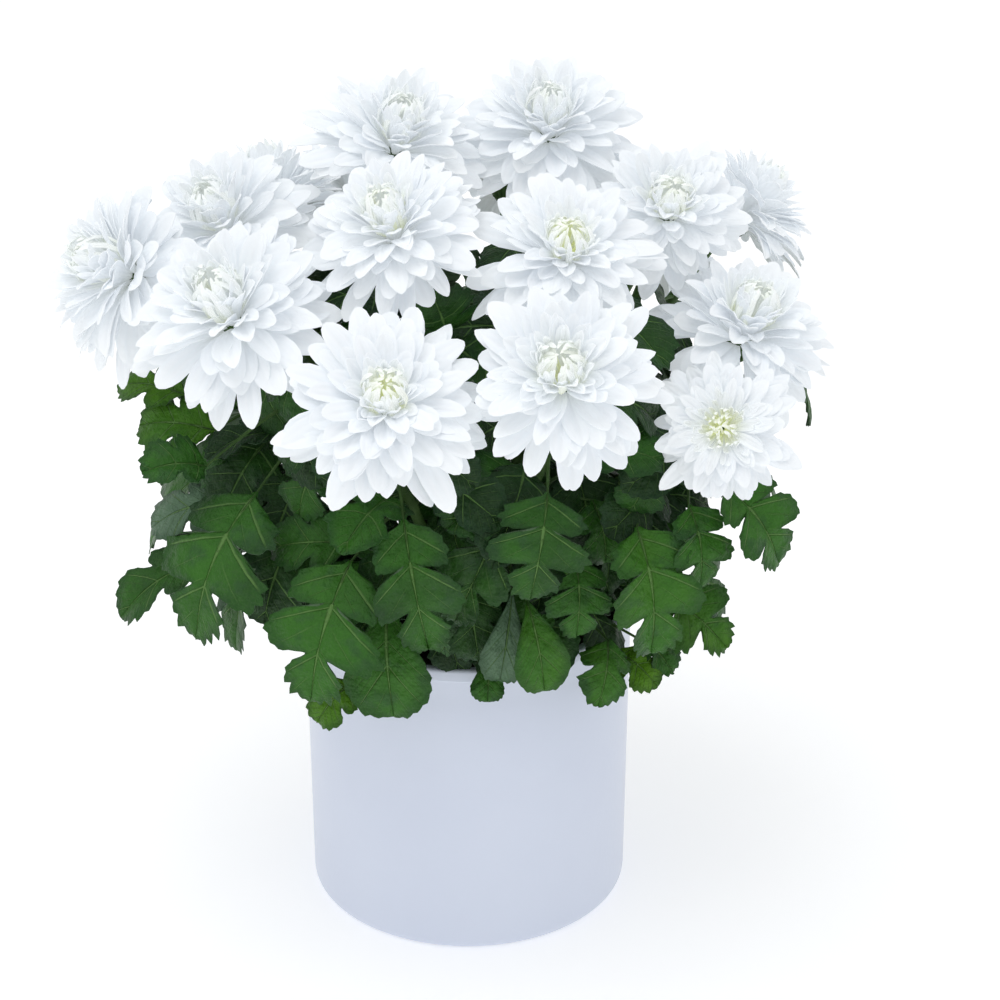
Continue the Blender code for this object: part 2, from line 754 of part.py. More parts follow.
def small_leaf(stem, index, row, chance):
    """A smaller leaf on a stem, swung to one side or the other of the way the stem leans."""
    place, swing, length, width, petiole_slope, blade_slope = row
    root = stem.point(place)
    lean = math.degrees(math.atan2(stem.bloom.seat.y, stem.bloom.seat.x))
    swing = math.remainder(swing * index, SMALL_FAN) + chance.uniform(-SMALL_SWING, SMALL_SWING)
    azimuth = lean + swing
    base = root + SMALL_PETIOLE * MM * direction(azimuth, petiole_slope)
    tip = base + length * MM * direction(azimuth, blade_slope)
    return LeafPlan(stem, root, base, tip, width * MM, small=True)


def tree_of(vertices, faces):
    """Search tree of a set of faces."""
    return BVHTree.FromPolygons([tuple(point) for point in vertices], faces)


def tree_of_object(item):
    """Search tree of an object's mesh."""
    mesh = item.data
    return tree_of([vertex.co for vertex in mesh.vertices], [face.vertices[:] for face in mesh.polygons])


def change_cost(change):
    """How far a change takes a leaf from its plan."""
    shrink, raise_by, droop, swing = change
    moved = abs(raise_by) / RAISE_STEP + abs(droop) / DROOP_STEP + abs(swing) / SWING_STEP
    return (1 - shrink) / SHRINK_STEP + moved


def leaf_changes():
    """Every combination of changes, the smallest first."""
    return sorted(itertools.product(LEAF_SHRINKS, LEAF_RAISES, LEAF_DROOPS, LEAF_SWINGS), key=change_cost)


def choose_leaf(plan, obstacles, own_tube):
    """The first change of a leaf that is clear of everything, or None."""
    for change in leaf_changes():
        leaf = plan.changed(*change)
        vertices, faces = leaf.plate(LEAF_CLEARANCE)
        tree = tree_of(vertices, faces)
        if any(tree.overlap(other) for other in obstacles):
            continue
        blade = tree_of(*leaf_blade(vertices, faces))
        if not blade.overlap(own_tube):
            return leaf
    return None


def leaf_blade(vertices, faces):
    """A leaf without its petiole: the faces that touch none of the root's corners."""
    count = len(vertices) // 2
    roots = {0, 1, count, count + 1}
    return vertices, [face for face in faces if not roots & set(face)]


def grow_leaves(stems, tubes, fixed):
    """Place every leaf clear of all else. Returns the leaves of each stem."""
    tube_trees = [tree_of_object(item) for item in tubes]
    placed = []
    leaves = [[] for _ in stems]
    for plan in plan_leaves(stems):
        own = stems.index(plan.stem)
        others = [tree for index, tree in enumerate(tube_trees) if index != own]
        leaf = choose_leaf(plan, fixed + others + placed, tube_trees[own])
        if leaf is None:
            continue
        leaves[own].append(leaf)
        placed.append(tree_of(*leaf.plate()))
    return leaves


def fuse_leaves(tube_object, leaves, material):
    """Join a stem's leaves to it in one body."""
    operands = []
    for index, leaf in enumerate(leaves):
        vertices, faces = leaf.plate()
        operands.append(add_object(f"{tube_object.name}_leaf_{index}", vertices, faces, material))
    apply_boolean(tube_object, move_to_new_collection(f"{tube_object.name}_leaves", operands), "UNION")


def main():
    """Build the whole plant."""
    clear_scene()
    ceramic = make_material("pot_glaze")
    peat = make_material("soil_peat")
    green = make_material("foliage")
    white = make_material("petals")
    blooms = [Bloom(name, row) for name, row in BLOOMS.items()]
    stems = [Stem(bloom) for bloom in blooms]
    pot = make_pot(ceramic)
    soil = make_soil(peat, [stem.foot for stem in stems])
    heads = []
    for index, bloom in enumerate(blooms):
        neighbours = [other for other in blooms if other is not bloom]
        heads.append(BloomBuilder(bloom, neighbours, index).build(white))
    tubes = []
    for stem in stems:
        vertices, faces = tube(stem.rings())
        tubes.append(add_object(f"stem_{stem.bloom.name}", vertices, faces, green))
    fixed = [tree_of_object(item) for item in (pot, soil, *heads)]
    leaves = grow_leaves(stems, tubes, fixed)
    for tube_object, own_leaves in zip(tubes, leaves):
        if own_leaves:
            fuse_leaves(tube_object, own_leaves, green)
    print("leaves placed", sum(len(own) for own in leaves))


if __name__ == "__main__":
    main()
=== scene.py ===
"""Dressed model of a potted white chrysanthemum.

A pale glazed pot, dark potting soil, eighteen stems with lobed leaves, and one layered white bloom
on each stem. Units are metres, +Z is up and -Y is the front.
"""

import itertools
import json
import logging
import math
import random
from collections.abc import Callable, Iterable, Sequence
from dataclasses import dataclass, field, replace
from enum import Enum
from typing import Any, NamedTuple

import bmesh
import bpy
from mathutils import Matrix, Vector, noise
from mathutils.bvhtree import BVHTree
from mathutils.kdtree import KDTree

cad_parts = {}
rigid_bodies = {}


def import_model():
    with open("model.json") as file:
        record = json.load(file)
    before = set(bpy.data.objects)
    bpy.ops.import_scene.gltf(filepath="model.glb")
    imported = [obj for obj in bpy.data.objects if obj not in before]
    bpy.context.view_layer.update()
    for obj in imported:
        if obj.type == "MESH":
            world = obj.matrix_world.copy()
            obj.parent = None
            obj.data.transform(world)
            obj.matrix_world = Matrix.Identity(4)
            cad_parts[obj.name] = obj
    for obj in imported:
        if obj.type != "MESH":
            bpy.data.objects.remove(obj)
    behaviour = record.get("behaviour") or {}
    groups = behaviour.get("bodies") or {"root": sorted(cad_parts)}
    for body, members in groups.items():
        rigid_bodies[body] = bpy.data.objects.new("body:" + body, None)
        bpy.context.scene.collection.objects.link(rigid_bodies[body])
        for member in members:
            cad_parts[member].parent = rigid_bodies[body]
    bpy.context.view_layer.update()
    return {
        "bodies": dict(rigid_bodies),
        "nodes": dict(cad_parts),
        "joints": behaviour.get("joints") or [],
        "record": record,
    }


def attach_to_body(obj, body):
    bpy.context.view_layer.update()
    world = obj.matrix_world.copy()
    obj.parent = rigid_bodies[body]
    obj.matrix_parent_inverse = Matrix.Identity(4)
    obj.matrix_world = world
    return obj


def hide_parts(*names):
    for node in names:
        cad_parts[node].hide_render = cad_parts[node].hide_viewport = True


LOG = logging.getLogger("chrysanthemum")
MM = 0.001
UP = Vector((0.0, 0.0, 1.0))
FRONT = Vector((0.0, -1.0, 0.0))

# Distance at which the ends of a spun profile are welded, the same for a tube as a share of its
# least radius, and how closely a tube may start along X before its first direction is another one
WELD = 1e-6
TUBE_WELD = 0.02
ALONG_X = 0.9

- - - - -

● **What is asked**: Return all of the data word for word.

● **Task answer**:
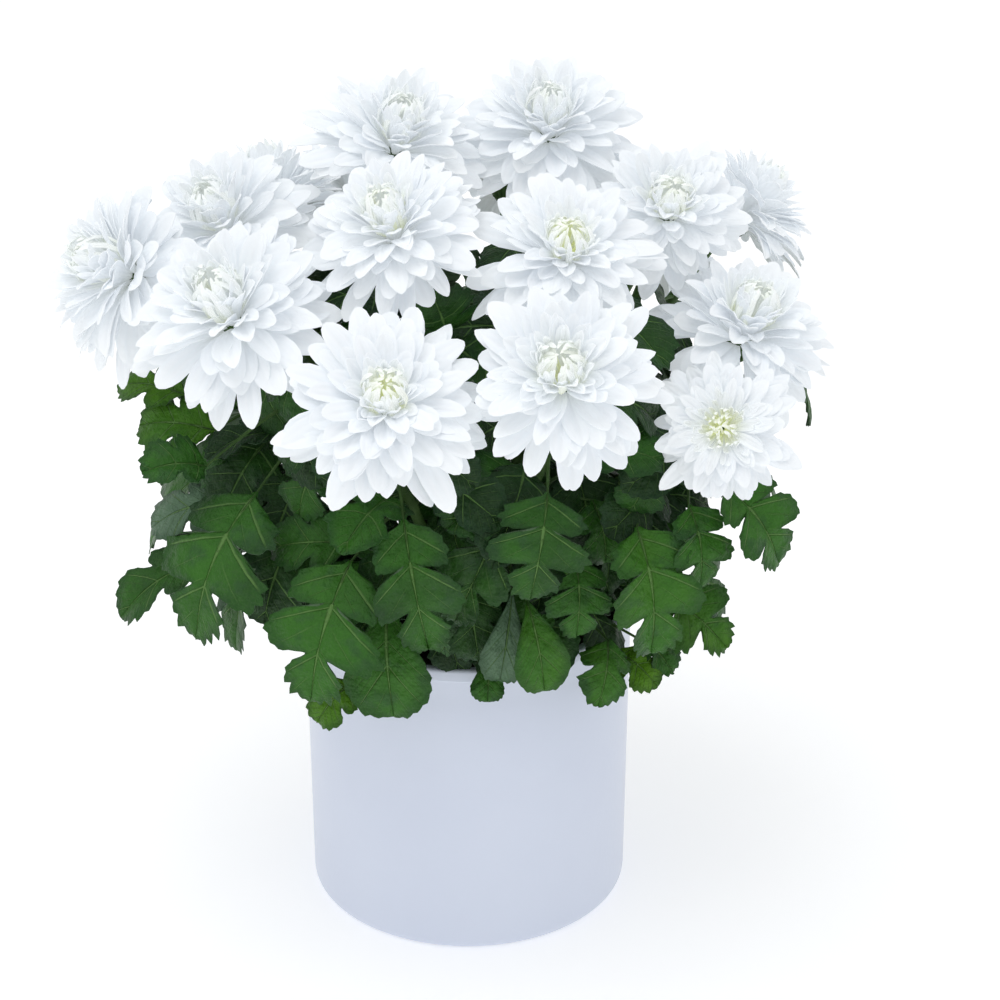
Continue the Blender code for this object: part 2, from line 754 of part.py. More parts follow.
def small_leaf(stem, index, row, chance):
    """A smaller leaf on a stem, swung to one side or the other of the way the stem leans."""
    place, swing, length, width, petiole_slope, blade_slope = row
    root = stem.point(place)
    lean = math.degrees(math.atan2(stem.bloom.seat.y, stem.bloom.seat.x))
    swing = math.remainder(swing * index, SMALL_FAN) + chance.uniform(-SMALL_SWING, SMALL_SWING)
    azimuth = lean + swing
    base = root + SMALL_PETIOLE * MM * direction(azimuth, petiole_slope)
    tip = base + length * MM * direction(azimuth, blade_slope)
    return LeafPlan(stem, root, base, tip, width * MM, small=True)


def tree_of(vertices, faces):
    """Search tree of a set of faces."""
    return BVHTree.FromPolygons([tuple(point) for point in vertices], faces)


def tree_of_object(item):
    """Search tree of an object's mesh."""
    mesh = item.data
    return tree_of([vertex.co for vertex in mesh.vertices], [face.vertices[:] for face in mesh.polygons])


def change_cost(change):
    """How far a change takes a leaf from its plan."""
    shrink, raise_by, droop, swing = change
    moved = abs(raise_by) / RAISE_STEP + abs(droop) / DROOP_STEP + abs(swing) / SWING_STEP
    return (1 - shrink) / SHRINK_STEP + moved


def leaf_changes():
    """Every combination of changes, the smallest first."""
    return sorted(itertools.product(LEAF_SHRINKS, LEAF_RAISES, LEAF_DROOPS, LEAF_SWINGS), key=change_cost)


def choose_leaf(plan, obstacles, own_tube):
    """The first change of a leaf that is clear of everything, or None."""
    for change in leaf_changes():
        leaf = plan.changed(*change)
        vertices, faces = leaf.plate(LEAF_CLEARANCE)
        tree = tree_of(vertices, faces)
        if any(tree.overlap(other) for other in obstacles):
            continue
        blade = tree_of(*leaf_blade(vertices, faces))
        if not blade.overlap(own_tube):
            return leaf
    return None


def leaf_blade(vertices, faces):
    """A leaf without its petiole: the faces that touch none of the root's corners."""
    count = len(vertices) // 2
    roots = {0, 1, count, count + 1}
    return vertices, [face for face in faces if not roots & set(face)]


def grow_leaves(stems, tubes, fixed):
    """Place every leaf clear of all else. Returns the leaves of each stem."""
    tube_trees = [tree_of_object(item) for item in tubes]
    placed = []
    leaves = [[] for _ in stems]
    for plan in plan_leaves(stems):
        own = stems.index(plan.stem)
        others = [tree for index, tree in enumerate(tube_trees) if index != own]
        leaf = choose_leaf(plan, fixed + others + placed, tube_trees[own])
        if leaf is None:
            continue
        leaves[own].append(leaf)
        placed.append(tree_of(*leaf.plate()))
    return leaves


def fuse_leaves(tube_object, leaves, material):
    """Join a stem's leaves to it in one body."""
    operands = []
    for index, leaf in enumerate(leaves):
        vertices, faces = leaf.plate()
        operands.append(add_object(f"{tube_object.name}_leaf_{index}", vertices, faces, material))
    apply_boolean(tube_object, move_to_new_collection(f"{tube_object.name}_leaves", operands), "UNION")


def main():
    """Build the whole plant."""
    clear_scene()
    ceramic = make_material("pot_glaze")
    peat = make_material("soil_peat")
    green = make_material("foliage")
    white = make_material("petals")
    blooms = [Bloom(name, row) for name, row in BLOOMS.items()]
    stems = [Stem(bloom) for bloom in blooms]
    pot = make_pot(ceramic)
    soil = make_soil(peat, [stem.foot for stem in stems])
    heads = []
    for index, bloom in enumerate(blooms):
        neighbours = [other for other in blooms if other is not bloom]
        heads.append(BloomBuilder(bloom, neighbours, index).build(white))
    tubes = []
    for stem in stems:
        vertices, faces = tube(stem.rings())
        tubes.append(add_object(f"stem_{stem.bloom.name}", vertices, faces, green))
    fixed = [tree_of_object(item) for item in (pot, soil, *heads)]
    leaves = grow_leaves(stems, tubes, fixed)
    for tube_object, own_leaves in zip(tubes, leaves):
        if own_leaves:
            fuse_leaves(tube_object, own_leaves, green)
    print("leaves placed", sum(len(own) for own in leaves))


if __name__ == "__main__":
    main()
=== scene.py ===
"""Dressed model of a potted white chrysanthemum.

A pale glazed pot, dark potting soil, eighteen stems with lobed leaves, and one layered white bloom
on each stem. Units are metres, +Z is up and -Y is the front.
"""

import itertools
import json
import logging
import math
import random
from collections.abc import Callable, Iterable, Sequence
from dataclasses import dataclass, field, replace
from enum import Enum
from typing import Any, NamedTuple

import bmesh
import bpy
from mathutils import Matrix, Vector, noise
from mathutils.bvhtree import BVHTree
from mathutils.kdtree import KDTree

cad_parts = {}
rigid_bodies = {}


def import_model():
    with open("model.json") as file:
        record = json.load(file)
    before = set(bpy.data.objects)
    bpy.ops.import_scene.gltf(filepath="model.glb")
    imported = [obj for obj in bpy.data.objects if obj not in before]
    bpy.context.view_layer.update()
    for obj in imported:
        if obj.type == "MESH":
            world = obj.matrix_world.copy()
            obj.parent = None
            obj.data.transform(world)
            obj.matrix_world = Matrix.Identity(4)
            cad_parts[obj.name] = obj
    for obj in imported:
        if obj.type != "MESH":
            bpy.data.objects.remove(obj)
    behaviour = record.get("behaviour") or {}
    groups = behaviour.get("bodies") or {"root": sorted(cad_parts)}
    for body, members in groups.items():
        rigid_bodies[body] = bpy.data.objects.new("body:" + body, None)
        bpy.context.scene.collection.objects.link(rigid_bodies[body])
        for member in members:
            cad_parts[member].parent = rigid_bodies[body]
    bpy.context.view_layer.update()
    return {
        "bodies": dict(rigid_bodies),
        "nodes": dict(cad_parts),
        "joints": behaviour.get("joints") or [],
        "record": record,
    }


def attach_to_body(obj, body):
    bpy.context.view_layer.update()
    world = obj.matrix_world.copy()
    obj.parent = rigid_bodies[body]
    obj.matrix_parent_inverse = Matrix.Identity(4)
    obj.matrix_world = world
    return obj


def hide_parts(*names):
    for node in names:
        cad_parts[node].hide_render = cad_parts[node].hide_viewport = True


LOG = logging.getLogger("chrysanthemum")
MM = 0.001
UP = Vector((0.0, 0.0, 1.0))
FRONT = Vector((0.0, -1.0, 0.0))

# Distance at which the ends of a spun profile are welded, the same for a tube as a share of its
# least radius, and how closely a tube may start along X before its first direction is another one
WELD = 1e-6
TUBE_WELD = 0.02
ALONG_X = 0.9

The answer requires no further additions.